Ordinarily, the policy holder will have to pay a percentage of the claim themselves i.e. excess. It’s advisable therefore to check how much this is, because a high ‘excess’ could prevent the policy holder from making smaller claims and so diminishing the benefits of the policy.

Cost

With the multitude of offers now available to purchase insurance, it’s really worth while to shop around for the best available deals. Be mindful however, that the cheapest premiums don’t necessarily signify that it’s the best deal. It’s important when comparing policies, not just to check the cost of covers but also things like the level and scope of cover, plus the policy excess.

Ways To Purchase

Insurance Companies- This might seem like the most straight-forward route to take, however if you don’t diligently shop around beforehand then there’s a high possibility you won’t get the best deal

Brokers Theoretically, brokers scour the marketplace to ensure they find you the best deal possible minus all the time, hassle and unnecessary costs on your part. However, this isn’t always the case. Generally, all brokers receive varying levels of commissions from insurance companies for selling their policies. Such a situation can lend itself to brokers guiding your business towards companies who pay the most commissions.

Comparison Websites These are the online version of a broker. These websites produce an unbiased list of quotes from a number of insurers, making it easy for you to compare the best deals for you. It’s worth noting that no advice is giving at any stage.

Financial Advisers Advisers usually advise on insurance policies that are more related to health. If you wish to have some help and guidance on purchasing income protection, critical illness or private medical insurance then it will be worth you while seeking the advice of a qualified financial adviser.

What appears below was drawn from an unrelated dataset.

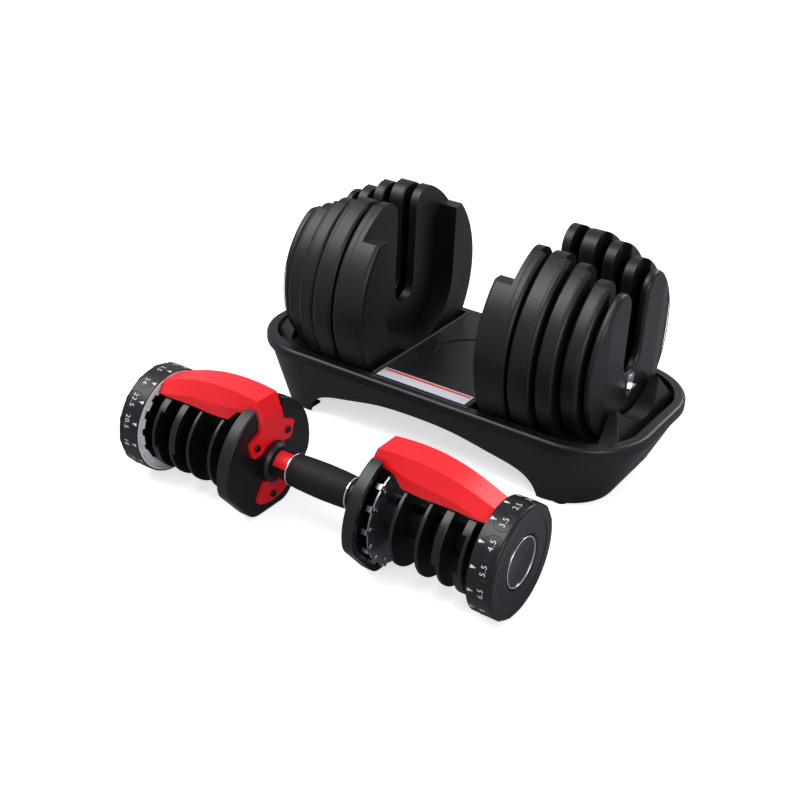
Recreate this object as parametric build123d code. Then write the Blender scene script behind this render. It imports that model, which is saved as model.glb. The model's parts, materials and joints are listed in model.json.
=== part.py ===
from build123d import *
import os
from math import cos, radians, sin, sqrt

# Adjustable dumbbell: a cradle tray with five slotted plates on each side, and a handle that
# stands on its collars in front of it. Millimetres. Origin: middle of the whole footprint, on the
# floor. +X runs along the tray, +Z is up and the handle lies towards -Y, its axis along X.

os.makedirs("parts", exist_ok=True)

# --- handle -------------------------------------------------------------------------------
handle_length = 400.0          # outer face of one dial to the outer face of the other
handle_offset_x = 9.0          # where the handle stands, seen from the middle of the tray
handle_stand_off = 256.0       # tray's centre line to the handle's axis
shaft_radius = 8.0             # steel rod that carries both selector rotors
shaft_clearance = 0.05         # running fit of the rotors on the rod
grip_tube_radius = 12.0
grip_tube_wall = 3.0
grip_radius = 15.0             # at the ends of the grip
grip_crown = 1.2               # how much fatter the grip is in the middle
grip_half_length = 31.5
grip_ring_width = 1.6
neck_radius = 13.2

# --- collars ------------------------------------------------------------------------------
collar_radius = 59.0
collar_inner_face = 61.0       # face towards the hand
collar_width = 12.0
collar_web = 4.0               # thickness of the disc behind the hollow side
collar_rim_wall = 5.0
collar_flat = 52.8             # axis to the flat that the handle stands on
collar_corner_round = 20.0     # rounding where two flats meet
collar_edge_round = 2.2        # round its face towards the hand
collar_rib_count = 30
collar_rib_width = 1.6
hub_radius = 19.0              # raised boss round the neck
hub_height = 11.0

# --- red brackets -------------------------------------------------------------------------
bracket_foot_thickness = 3.0
bracket_half_width = 17.0      # where the beam passes through the notch in the collar
bracket_fit = 0.5              # gap between the beam and what it passes
screw_shank_radius = 2.0
screw_head_radius = 3.6
screw_head_height = 1.8

# --- selector rotors ----------------------------------------------------------------------
selector_radius = 41.5
selector_web = 3.5
selector_flange_wall = 5.5     # radial width of the pick-up flange
selector_flange_depth = 4.0    # how far the flange stands towards the plate it picks up
selector_hub_radius = 16.0
index_disc_radius = 46.5
index_disc_thickness = 1.6
index_tab_reach = 48.8         # outside radius of the bent tabs
index_tab_width = 5.0
index_tab_length = 4.2
dial_radius = 50.5
dial_width = 23.2
dial_edge_round = 2.6
dial_rim_wall = 1.3            # thin edge of the dial round the white ring
dial_web = 6.0
dial_step_radius = 41.0        # faint step in the dial's end face
white_ring_depth = 7.4
cap_radius = 21.6
cap_ring_wall = 1.5
cap_ring_gap = 1.6             # dark groove round the bright ring
cap_dish = 1.8                 # depth of the hollow in the cap's face
setting_count = 15             # weights that can be dialled, one every 24 degrees

# --- lock pins ----------------------------------------------------------------------------
lock_pin_radius = 2.0
lock_pin_clearance = 0.06
lock_pin_height = 46.4         # above the handle's axis
lock_travel = 3.4

# --- plates -------------------------------------------------------------------------------
dock_height = 128.0            # handle axis when it is seated in the tray, and plate centre
plate_radii = (106.0, 105.5, 100.5, 91.3, 84.6)        # innermost to outermost
plate_thicknesses = (34.5, 22.7, 18.3, 18.3, 9.5)
plate_gap = 2.5
stack_start = 62.5             # inner face of the innermost plate
slot_clearance = 0.9           # each side of the rotor's hub in the slot
lobe_round = 19.0
plate_edge_round = 3.8
cheek_edge_round = 5.0
channel_clearance = 1.7        # round a selector disc in its channel
channel_depth_outer = 6.0
channel_depth_inner = 1.5
collar_recess_depth = 20.0
collar_recess_clearance = 3.2
cheek_height = 72.0            # top of the innermost plate's thick cheeks, above its centre
facet_start = 57.0             # half width of the flat band on the outermost face
facet_drop = 3.5
clip_width = 14.0
clip_thickness = 1.0
clip_lip = 4.2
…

N.B. Whenever you purchase insurance whether online, over the phone or through an adviser, you usually have 14 days to cancel your policy. If you do buy insurance and then you have a change of heart or you don’t think it is suitable, then make sure you check the terms and conditions of the policy to see if you are able to cancel.

Making A Claim

Common problems

Normally, when making a valid claim to your insurance company things tend to run smoothly. However, there are some exceptions. Below are some of the common problems that you can face when making a claim:

Insurance company fails to pay the full amount

The reasons for this happening could be because you don’t have a sufficient level of cover on your policy, or your insurer feels your claim is excessive in relation to your actual losses. In the case of the latter, it may be possible for you to negotiate with the insurer provided you can prove your claim is accurate.

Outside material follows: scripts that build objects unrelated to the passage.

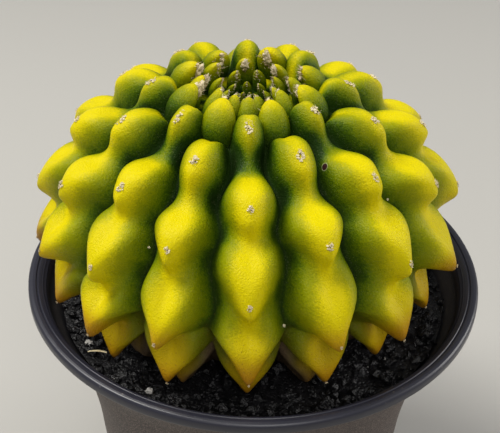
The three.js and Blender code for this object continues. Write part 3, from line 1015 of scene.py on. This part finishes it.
class MeshMaker:
    """Gathers vertices, faces and a value for each vertex, then makes one mesh of them."""

    def __init__(self) -> None:
        """Starts empty."""
        self.points: list[Vector] = []
        self.faces: list[tuple[int, ...]] = []
        self.marks: list[tuple[float, float, float]] = []

    def add(self, points: list[Vector], faces: list[tuple[int, ...]], marks: list[tuple]) -> None:
        """Adds a closed shape: its points in millimetres, its faces and its points' values.

        Args:
            points: its points.
            faces: its faces, as numbers of its own points.
            marks: a value for each point.
        """
        start = len(self.points)
        self.points += points
        self.faces += [tuple(start + i for i in face) for face in faces]
        self.marks += marks

    def rings(self, rings: list[list[Vector]], marks: list[tuple], ends: tuple[Vector, Vector]) -> None:
        """Adds a skin over rings of points, closed by a point at each end.

        Args:
            rings: rings of the same number of points, the same way round.
            marks: one value for each ring.
            ends: the points that close the first and the last ring.
        """
        count = len(rings[0])
        points = [point for ring in rings for point in ring] + list(ends)
        values = [mark for mark in marks for _ in range(count)] + [marks[0], marks[-1]]
        faces = []
        for j in range(len(rings) - 1):
            for i in range(count):
                a, b = j * count + i, j * count + (i + 1) % count
                faces.append((a, b, b + count, a + count))
        first, last = len(points) - 2, (len(rings) - 1) * count
        for i in range(count):
            faces.append((first, (i + 1) % count, i))
            faces.append((first + 1, last + i, last + (i + 1) % count))
        self.add(points, faces, values)

    def hair(self, root: Vector, tip: Vector, width: float, shade: float) -> None:
        """Adds one thin three-sided hair.

        Args:
            root: where it grows.
            tip: where it ends.
            width: its radius at the root.
            shade: its tone.
        """
        along = (tip - root).normalized()
        side = along.orthogonal().normalized() * width
        foot = [root + Matrix.Rotation(k * math.tau / 3, 3, along) @ side for k in range(3)]
        self.add(foot + [tip], [(0, 1, 3), (1, 2, 3), (2, 0, 3), (2, 1, 0)], [(shade, 0.0, 0.0)] * 4)

    def make(self, name: str, layer: str, smooth: bool = True) -> bpy.types.Object:
        """Makes the object, with the values in a colour attribute.

        Args:
            name: the object's name.
            layer: the attribute's name.
            smooth: whether its faces are smooth.

        Returns:
            The new object.
        """
        clear_selection()
        mesh = bpy.data.meshes.new(name)
        mesh.from_pydata([point * MM for point in self.points], [], self.faces)
        values = mesh.color_attributes.new(layer, "FLOAT_COLOR", "POINT")
        for value, mark in zip(values.data, self.marks):
            value.color = (*mark, 1.0)
        piece = bpy.data.objects.new(name, mesh)
        bpy.context.collection.objects.link(piece)
        activate(piece)
        recalculate(piece)
        if smooth:
            bpy.ops.object.shade_smooth()
        return piece


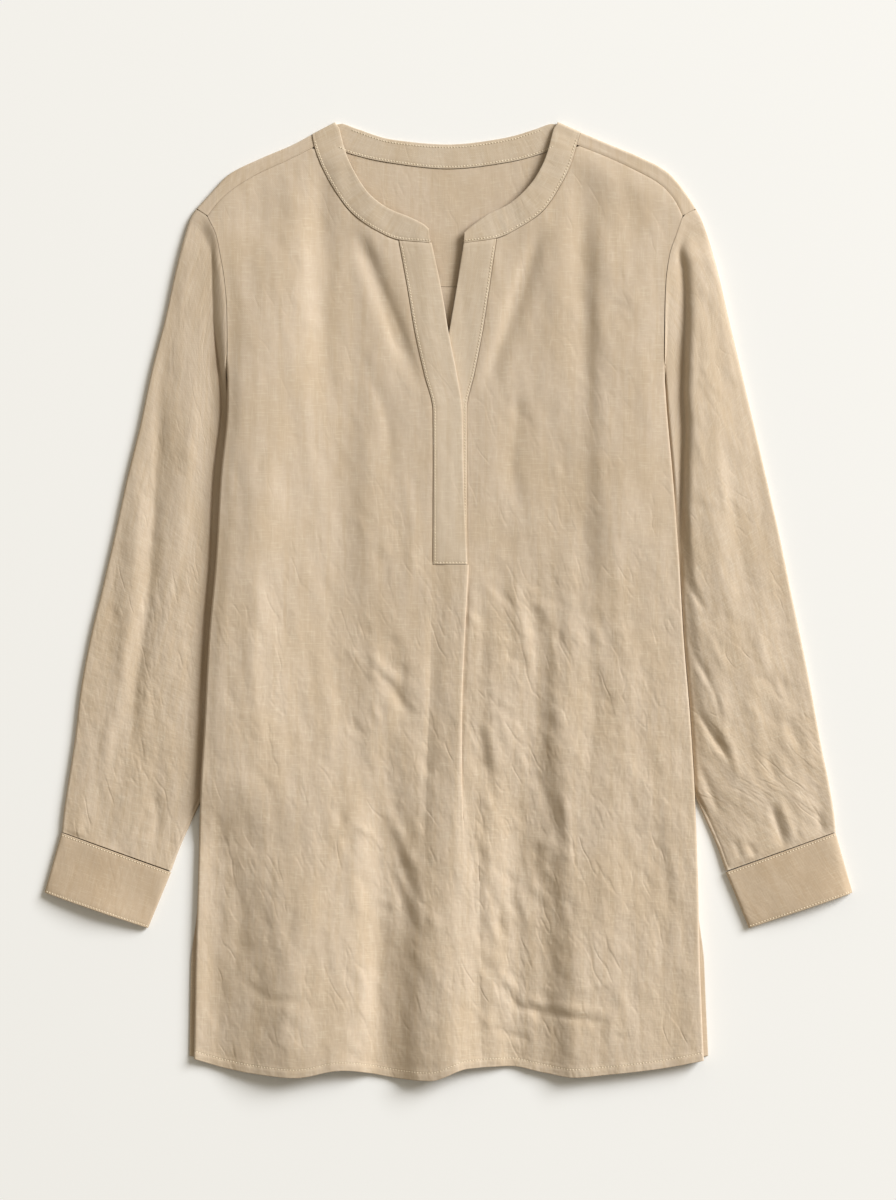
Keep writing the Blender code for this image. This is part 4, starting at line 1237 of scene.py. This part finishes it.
@dataclass
class Neckband:
    """The neckband: two front parts, folded at the shoulders on to the part at the back.

    Attributes:
        lay: How the garment lies.
        wall: How thick it is, with its facing.
        width: How wide it is.
        stitch: How far in from the seam it is stitched.
        proud: How far it stands above the front and the floor.
    """

    lay: Lay
    wall: float = 1.6
    width: float = 19.5
    stitch: float = BAND_STITCH
    proud: float = 0.35

    def rows(self, table: Sequence[Band], place: Grid, share: Grid, shift: Grid) -> tuple[Grid, Grid]:
        """Lay out points across the band.

        Args:
            table: The part of the band.
            place: Places round it.
            share: Shares of its width from the seam to the free edge.
            shift: How far each row is moved inwards from the fold at the shoulder.

        Returns:
            The x and y of the points.
        """
        seam_x, seam_y = (follow(table, place, name)[:, None] for name in ("seam_x", "seam_y"))
        edge_x, edge_y = (follow(table, place, name)[:, None] for name in ("edge_x", "edge_y"))
        width = np.hypot(edge_x - seam_x, edge_y - seam_y)
        ends = hump(place, 0, 0.022) + hump(place, 1, 0.03)
        share = share * (1 - 0.11 * ends[:, None])
        along_x, along_y = (edge_x - seam_x) / width, (edge_y - seam_y) / width
        x = mix(seam_x, edge_x, share) + along_y * shift[:, None]
        y = mix(seam_y, edge_y, share) - along_x * shift[:, None]
        return x, y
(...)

Insurance company refuses to pay

Your insurer can do this if the claim you are making is not specifically covered within the policy, you’ve breached conditions with the policy or you have not kept up premium payments. If for any reason you feel the insurance company is acting unfairly, then you first should send them a formal complaint, and then if you fail to have a satisfactory outcome, you should then take your complaint to the Financial Ombudsmen Service.